*Problem to work on:* Output every line of the data exactly as it appears.

┌──

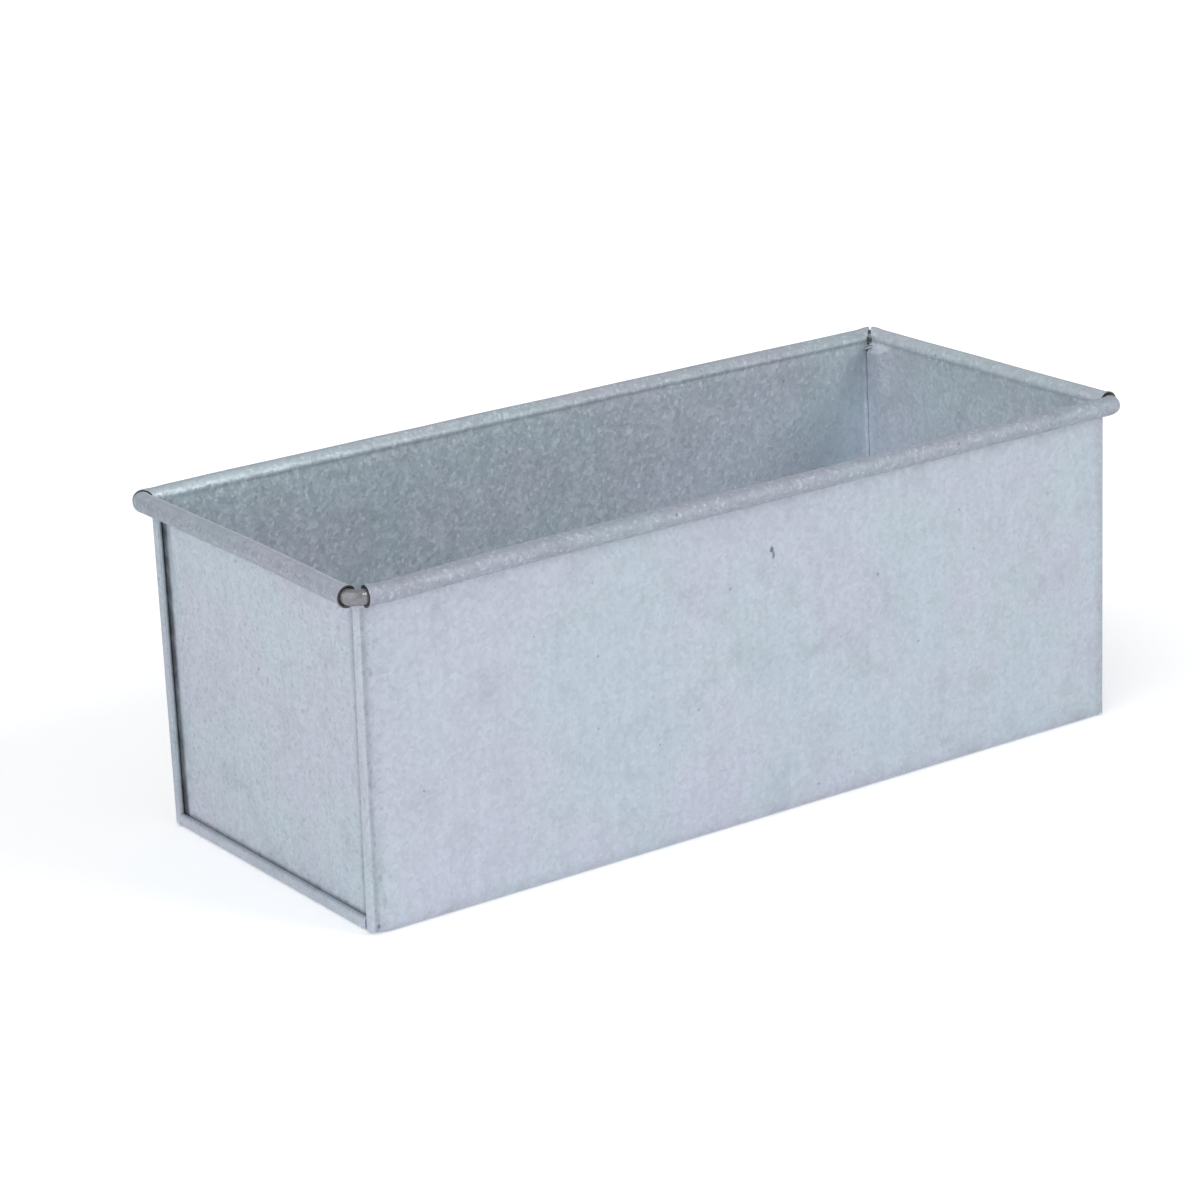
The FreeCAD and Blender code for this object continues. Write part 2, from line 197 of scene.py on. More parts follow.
def panel_section():
    """An end panel from its floor flange, round the fold, up the plate and into the curl."""
    flange = PLATE + 2 * FOLD_RADIUS
    low_part = 7 * MM
    axis = (WIRE_HALF_LENGTH, WIRE_HEIGHT)
    curl = arc(axis, CURL_RADIUS, 180 + CREASE_ANGLE, 180 - FREE_EDGE_ANGLE, CURL_STEPS)
    off_plate = (0.0, 1.1 * MM)
    onto_curl = (0.8 * MM * math.sin(CREASE_TURN), 0.8 * MM * math.cos(CREASE_TURN))
    return joined(
        run((flange, FOLD_LINE), (flange, PANEL_EDGE), HEM_SPACING),
        arc((PLATE + FOLD_RADIUS, PANEL_EDGE), FOLD_RADIUS, 0, -180, FOLD_STEPS),
        run((PLATE, PANEL_EDGE), (PLATE, FLANGE_FOOT), 0.6 * MM),
        run((PLATE, FLANGE_FOOT), (PLATE, low_part), 0.45 * MM),
        run((PLATE, low_part), (PLATE, SEAM_TOP - MM), WALL_SPACING),
        run((PLATE, SEAM_TOP - MM), (PLATE, LEAN_START), MM),
        eased((PLATE, LEAN_START), off_plate, curl[0], onto_curl, EASE_STEPS),
        curl,
    )


def panel_flange():
    """An end panel's side flange beyond its plate: how far out, and how far forward of the plate."""
    return joined(
        arc((0.0, -FOLD_RADIUS), FOLD_RADIUS, 90, -90, FOLD_STEPS),
        run((0.0, -2 * FOLD_RADIUS), (PANEL_EDGE - FOLD_LINE, -2 * FOLD_RADIUS), HEM_SPACING),
    )


# ---------------------------------------------------------------- flat blanks

def wrapper_has_sheet(along, across, height):
    """Whether the wrapper's blank reaches this far from the middle where its section passes here."""
    if along < LONG_CURL_END:
        return True
    below_curl = height < CORNER_TOP and abs(across) < HALF_WIDTH
    if along < STRAIGHT_WALL:
        return below_curl
    return below_curl and height > FLANGE_FOOT or abs(across) < FLOOR_SEAM_HALF


def panel_has_sheet(along, outward, height):
    """Whether an end panel's blank reaches this far from the middle where its section passes here."""
    if height < FOLD_LINE and (outward > PLATE + TOLERANCE or height < PANEL_EDGE):
        return along < FLOOR_SEAM_HALF
    if along < END_CURL_END:
        return True
    below_curl = outward < WIRE_HALF_LENGTH - 2 * MM
    if along < PANEL_HALF:
        return below_curl and height < CORNER_TOP
    return below_curl and FLANGE_FOOT < height < SEAM_TOP


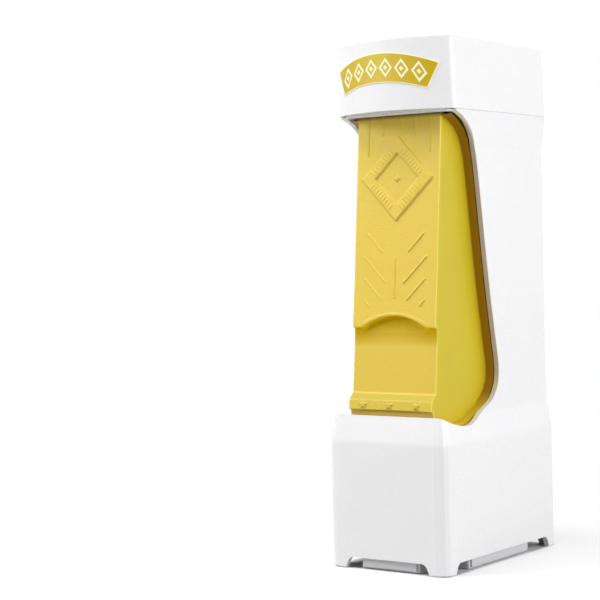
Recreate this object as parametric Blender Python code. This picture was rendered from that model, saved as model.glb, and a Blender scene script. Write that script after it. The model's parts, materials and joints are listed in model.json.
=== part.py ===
# Wire butter slicer: a tall housing with a press lever, a butter chamber with a ratchet follower
# and a sliding wire carriage under it. X is across, Y is front (minus) to back, Z is up.
import bpy
import math
import bmesh
from mathutils import Vector

for old in list(bpy.data.objects):
    bpy.data.objects.remove(old, do_unlink=True)

mm = 0.001

# Gaps between pieces
GAP = 0.3 * mm
RUNNING_GAP = 0.5 * mm
OVERRUN = 2.0 * mm

# Overall sizes of the housing
HEIGHT = 245.0 * mm
BASE_HALF_WIDTH = 32.5 * mm
BASE_HALF_DEPTH = 52.0 * mm
BASE_HEIGHT = 59.3 * mm
BASE_CORNER = 6.0 * mm
SHOULDER_RISE = 12.3 * mm
SHOULDER_IN = 2.3 * mm
SHOULDER_BACK_IN = 2.2 * mm
SHOULDER_SOFT = 1.4 * mm
TOWER_CORNER = 4.0 * mm
FLARE_HEIGHT = 17.0 * mm
FLARE_OUT = 1.6 * mm
SHELL_WALL = 2.5 * mm
EDGE_ROUND = 0.8 * mm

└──

*Expected answer:*
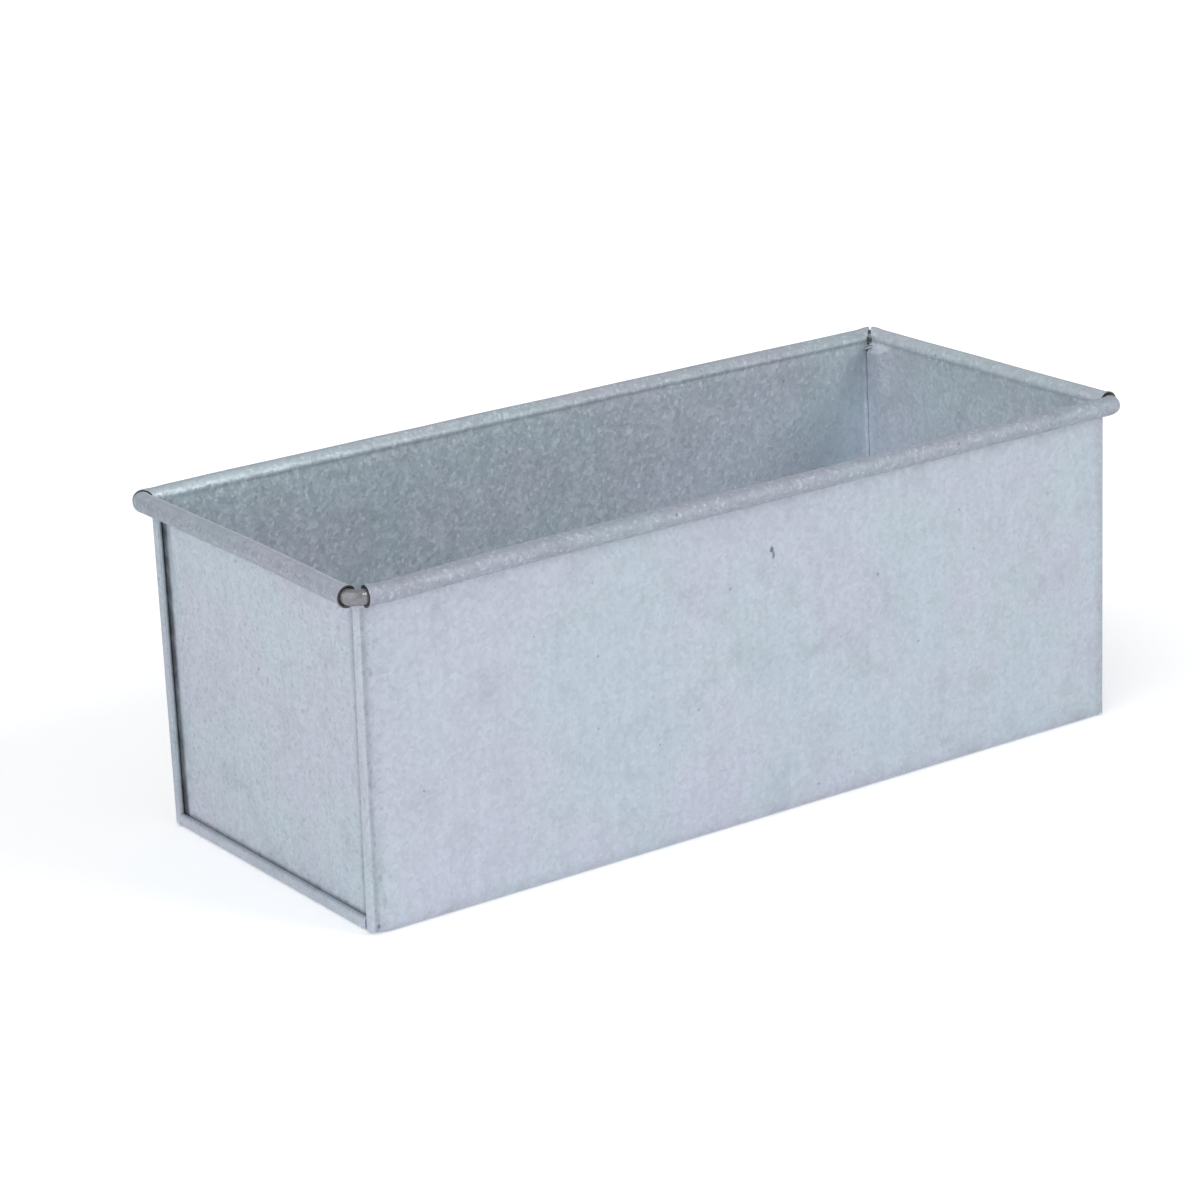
The FreeCAD and Blender code for this object continues. Write part 2, from line 197 of scene.py on. More parts follow.
def panel_section():
    """An end panel from its floor flange, round the fold, up the plate and into the curl."""
    flange = PLATE + 2 * FOLD_RADIUS
    low_part = 7 * MM
    axis = (WIRE_HALF_LENGTH, WIRE_HEIGHT)
    curl = arc(axis, CURL_RADIUS, 180 + CREASE_ANGLE, 180 - FREE_EDGE_ANGLE, CURL_STEPS)
    off_plate = (0.0, 1.1 * MM)
    onto_curl = (0.8 * MM * math.sin(CREASE_TURN), 0.8 * MM * math.cos(CREASE_TURN))
    return joined(
        run((flange, FOLD_LINE), (flange, PANEL_EDGE), HEM_SPACING),
        arc((PLATE + FOLD_RADIUS, PANEL_EDGE), FOLD_RADIUS, 0, -180, FOLD_STEPS),
        run((PLATE, PANEL_EDGE), (PLATE, FLANGE_FOOT), 0.6 * MM),
        run((PLATE, FLANGE_FOOT), (PLATE, low_part), 0.45 * MM),
        run((PLATE, low_part), (PLATE, SEAM_TOP - MM), WALL_SPACING),
        run((PLATE, SEAM_TOP - MM), (PLATE, LEAN_START), MM),
        eased((PLATE, LEAN_START), off_plate, curl[0], onto_curl, EASE_STEPS),
        curl,
    )


def panel_flange():
    """An end panel's side flange beyond its plate: how far out, and how far forward of the plate."""
    return joined(
        arc((0.0, -FOLD_RADIUS), FOLD_RADIUS, 90, -90, FOLD_STEPS),
        run((0.0, -2 * FOLD_RADIUS), (PANEL_EDGE - FOLD_LINE, -2 * FOLD_RADIUS), HEM_SPACING),
    )


# ---------------------------------------------------------------- flat blanks

def wrapper_has_sheet(along, across, height):
    """Whether the wrapper's blank reaches this far from the middle where its section passes here."""
    if along < LONG_CURL_END:
        return True
    below_curl = height < CORNER_TOP and abs(across) < HALF_WIDTH
    if along < STRAIGHT_WALL:
        return below_curl
    return below_curl and height > FLANGE_FOOT or abs(across) < FLOOR_SEAM_HALF


def panel_has_sheet(along, outward, height):
    """Whether an end panel's blank reaches this far from the middle where its section passes here."""
    if height < FOLD_LINE and (outward > PLATE + TOLERANCE or height < PANEL_EDGE):
        return along < FLOOR_SEAM_HALF
    if along < END_CURL_END:
        return True
    below_curl = outward < WIRE_HALF_LENGTH - 2 * MM
    if along < PANEL_HALF:
        return below_curl and height < CORNER_TOP
    return below_curl and FLANGE_FOOT < height < SEAM_TOP


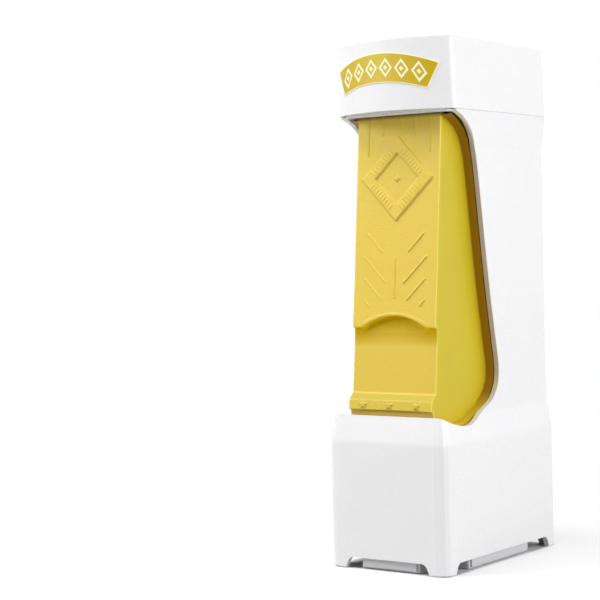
Recreate this object as parametric Blender Python code. This picture was rendered from that model, saved as model.glb, and a Blender scene script. Write that script after it. The model's parts, materials and joints are listed in model.json.
=== part.py ===
# Wire butter slicer: a tall housing with a press lever, a butter chamber with a ratchet follower
# and a sliding wire carriage under it. X is across, Y is front (minus) to back, Z is up.
import bpy
import math
import bmesh
from mathutils import Vector

for old in list(bpy.data.objects):
    bpy.data.objects.remove(old, do_unlink=True)

mm = 0.001

# Gaps between pieces
GAP = 0.3 * mm
RUNNING_GAP = 0.5 * mm
OVERRUN = 2.0 * mm

# Overall sizes of the housing
HEIGHT = 245.0 * mm
BASE_HALF_WIDTH = 32.5 * mm
BASE_HALF_DEPTH = 52.0 * mm
BASE_HEIGHT = 59.3 * mm
BASE_CORNER = 6.0 * mm
SHOULDER_RISE = 12.3 * mm
SHOULDER_IN = 2.3 * mm
SHOULDER_BACK_IN = 2.2 * mm
SHOULDER_SOFT = 1.4 * mm
TOWER_CORNER = 4.0 * mm
FLARE_HEIGHT = 17.0 * mm
FLARE_OUT = 1.6 * mm
SHELL_WALL = 2.5 * mm
EDGE_ROUND = 0.8 * mm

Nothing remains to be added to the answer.